Physicochemical Factors That Favor Conjugation of an Antibiotic Resistant Plasmid in Non-growing Bacterial Cultures in the Absence and Presence of Antibiotics

Abstract

Horizontal gene transfer (HGT) of antibiotic resistance genes has received increased scrutiny from the scientific community in recent years owing to the public health threat associated with antibiotic resistant bacteria. Most studies have examined HGT in growing cultures. We examined conjugation in growing and non-growing cultures of E. coli using a conjugative multi antibiotic and metal resistant plasmid to determine physiochemical parameters that favor horizontal gene transfer.
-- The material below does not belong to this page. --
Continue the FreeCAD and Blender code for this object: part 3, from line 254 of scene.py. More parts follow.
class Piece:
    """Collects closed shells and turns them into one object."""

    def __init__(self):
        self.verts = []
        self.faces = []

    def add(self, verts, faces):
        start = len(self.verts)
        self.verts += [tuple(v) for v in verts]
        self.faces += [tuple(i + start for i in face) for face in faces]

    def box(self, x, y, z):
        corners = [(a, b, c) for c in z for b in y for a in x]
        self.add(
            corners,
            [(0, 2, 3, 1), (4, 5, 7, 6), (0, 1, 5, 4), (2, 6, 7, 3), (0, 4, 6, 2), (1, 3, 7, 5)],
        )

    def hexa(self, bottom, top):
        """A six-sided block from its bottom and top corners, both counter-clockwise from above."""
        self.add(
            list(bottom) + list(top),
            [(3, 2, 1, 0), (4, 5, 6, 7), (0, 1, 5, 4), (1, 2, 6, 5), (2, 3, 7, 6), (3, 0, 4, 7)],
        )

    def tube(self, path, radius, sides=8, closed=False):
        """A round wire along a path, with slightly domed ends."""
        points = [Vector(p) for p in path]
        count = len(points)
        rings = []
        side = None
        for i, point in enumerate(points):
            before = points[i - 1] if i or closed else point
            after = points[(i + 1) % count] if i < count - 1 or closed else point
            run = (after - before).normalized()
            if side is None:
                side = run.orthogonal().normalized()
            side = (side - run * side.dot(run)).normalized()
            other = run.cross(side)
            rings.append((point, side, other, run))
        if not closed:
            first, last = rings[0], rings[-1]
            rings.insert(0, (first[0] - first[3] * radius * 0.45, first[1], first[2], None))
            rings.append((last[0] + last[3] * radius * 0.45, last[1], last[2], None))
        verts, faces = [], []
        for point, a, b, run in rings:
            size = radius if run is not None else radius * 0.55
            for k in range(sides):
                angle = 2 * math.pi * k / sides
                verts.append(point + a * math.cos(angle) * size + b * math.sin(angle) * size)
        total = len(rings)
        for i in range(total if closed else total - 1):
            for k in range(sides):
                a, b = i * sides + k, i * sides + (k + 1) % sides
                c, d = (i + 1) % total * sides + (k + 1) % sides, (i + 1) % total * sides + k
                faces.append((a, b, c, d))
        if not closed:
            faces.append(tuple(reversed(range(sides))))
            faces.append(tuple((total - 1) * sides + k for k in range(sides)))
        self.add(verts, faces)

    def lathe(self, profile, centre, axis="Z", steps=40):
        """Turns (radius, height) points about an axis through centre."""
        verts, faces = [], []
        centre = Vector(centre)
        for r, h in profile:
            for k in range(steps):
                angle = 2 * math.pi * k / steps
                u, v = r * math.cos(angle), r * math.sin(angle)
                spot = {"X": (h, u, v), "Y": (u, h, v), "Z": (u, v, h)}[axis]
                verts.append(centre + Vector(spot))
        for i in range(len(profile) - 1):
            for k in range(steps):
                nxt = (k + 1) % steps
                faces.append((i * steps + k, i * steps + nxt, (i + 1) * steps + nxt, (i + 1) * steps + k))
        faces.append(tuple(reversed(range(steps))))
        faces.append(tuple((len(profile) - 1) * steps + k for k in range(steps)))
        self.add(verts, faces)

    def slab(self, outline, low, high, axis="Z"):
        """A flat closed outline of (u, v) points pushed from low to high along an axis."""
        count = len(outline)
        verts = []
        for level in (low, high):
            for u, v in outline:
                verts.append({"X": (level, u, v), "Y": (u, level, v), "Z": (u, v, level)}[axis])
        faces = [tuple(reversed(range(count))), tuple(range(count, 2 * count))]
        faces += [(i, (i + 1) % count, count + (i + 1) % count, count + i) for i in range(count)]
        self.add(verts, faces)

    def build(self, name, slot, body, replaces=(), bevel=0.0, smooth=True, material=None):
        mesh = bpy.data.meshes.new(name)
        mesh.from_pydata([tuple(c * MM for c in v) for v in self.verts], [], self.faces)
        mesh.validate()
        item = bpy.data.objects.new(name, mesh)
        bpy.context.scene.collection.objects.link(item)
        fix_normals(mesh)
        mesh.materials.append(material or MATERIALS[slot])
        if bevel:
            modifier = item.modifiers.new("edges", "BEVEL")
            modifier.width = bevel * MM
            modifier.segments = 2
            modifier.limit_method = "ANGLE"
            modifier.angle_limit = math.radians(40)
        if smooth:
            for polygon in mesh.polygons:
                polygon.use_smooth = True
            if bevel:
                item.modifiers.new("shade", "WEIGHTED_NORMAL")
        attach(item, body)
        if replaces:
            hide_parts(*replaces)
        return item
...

The conjugation frequency in growing and non-growing cultures was generally greater under shaken than non-shaken conditions, presumably due to increased frequency of cell collisions. Non-growing cultures in 9.1 mM NaCl had a similar conjugation frequency to that of growing cultures in Luria-Bertaini broth, whereas those in 1 mM or 90.1 mM NaCl were much lower. This salinity effect on conjugation was attributed to differences in cell-cell interactions and conformational changes in cell surface macromolecules. In the presence of antibiotics, the conjugation frequencies of growing cultures did not increase, but in non-growing cultures of 9.1 mM NaCl supplemented with Cefotaxime the conjugation frequency was as much as nine times greater than that of growing cultures. The mechanism responsible for the increased conjugation in non-growing bacteria was attributed to the likely lack of penicillin-binding protein 3 (the target of Cefotaxime), in non-growing cells that enabled Cefotaxime to interact with the plasmid and induce conjugation. Our results suggests that more attention may be owed to HGT in non-growing bacteria as most bacteria in the environment are likely not growing and the proposed mechanism for increased conjugation may not be unique to the bacteria/plasmid system we studied.
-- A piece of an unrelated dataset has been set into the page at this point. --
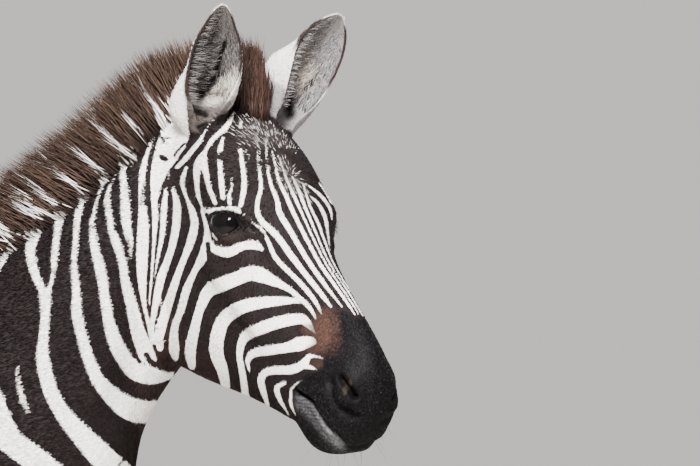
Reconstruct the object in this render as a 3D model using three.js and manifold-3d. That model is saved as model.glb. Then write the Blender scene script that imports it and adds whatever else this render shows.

Keywords: antibiotic resistance; conjugation; horizontal gene transfer; non-growing bacteria; salinity; β-lactam antibiotics.

Figure 1

Conjugation frequencies in shaken and non-shaken cultures at 37°C without antibiotics. Red-Shaken Cultures, Blue-Non-shaken cultures. Error bars represent standard deviation.

Figure 2

Conjugation frequencies at 37°C in the presence of antibiotics, Non-shaken cultures. Blue control cultures (no antibiotics). Red-CFX(25 μg/ml), Orange-AMP(25 μg/ml). Black star = not statistically significant relative to control culture of same solution chemistry. See Materials and Methods section for description of antibiotic abbreviations. Error bars represent standard deviation.

Figure 3

Conjugation frequencies at 37°C in the presence of antibiotics, Shaken cultures. Blue control cultures (no antibiotics). Red-CFX(25 μg/ml), Orange-AMP(25 μg/ml). Black star = not statistically significant relative to control culture of same solution chemistry. See Materials and Methods section for description of antibiotic abbreviations. Error bars represent standard deviation.

Figure 4

Conjugation frequencies in the presence of sub-inhibitory concentrations of antibiotics at 37°C, Non-shaken cultures. Blue-Control cultures (no antibiotics), Red-CFX(0.1 μg/ml), Orange-AMP(1 μg/ml), Green-KAN(1 μg/ml), Purple-GEN(1 μg/ml). Black star = not statistically significant relative to control culture of same solution chemistry. See Materials and Methods section for description of antibiotic abbreviations. Error bars represent standard deviation.

Figure 5

Conjugation frequencies in the presence of sub-inhibitory concentrations of antibiotics at 37°C, Shaken cultures. Blue-Control cultures (no antibiotics), Red-CFX(0.1 μg/ml), Orange-AMP(1 μg/ml), Green-KAN(1 μg/ml), Purple-GEN(1 μg/ml). Black star = not statistically significant relative to control culture of same solution chemistry. See Materials and Methods section for description of antibiotic abbreviations. Error bars represent standard deviation.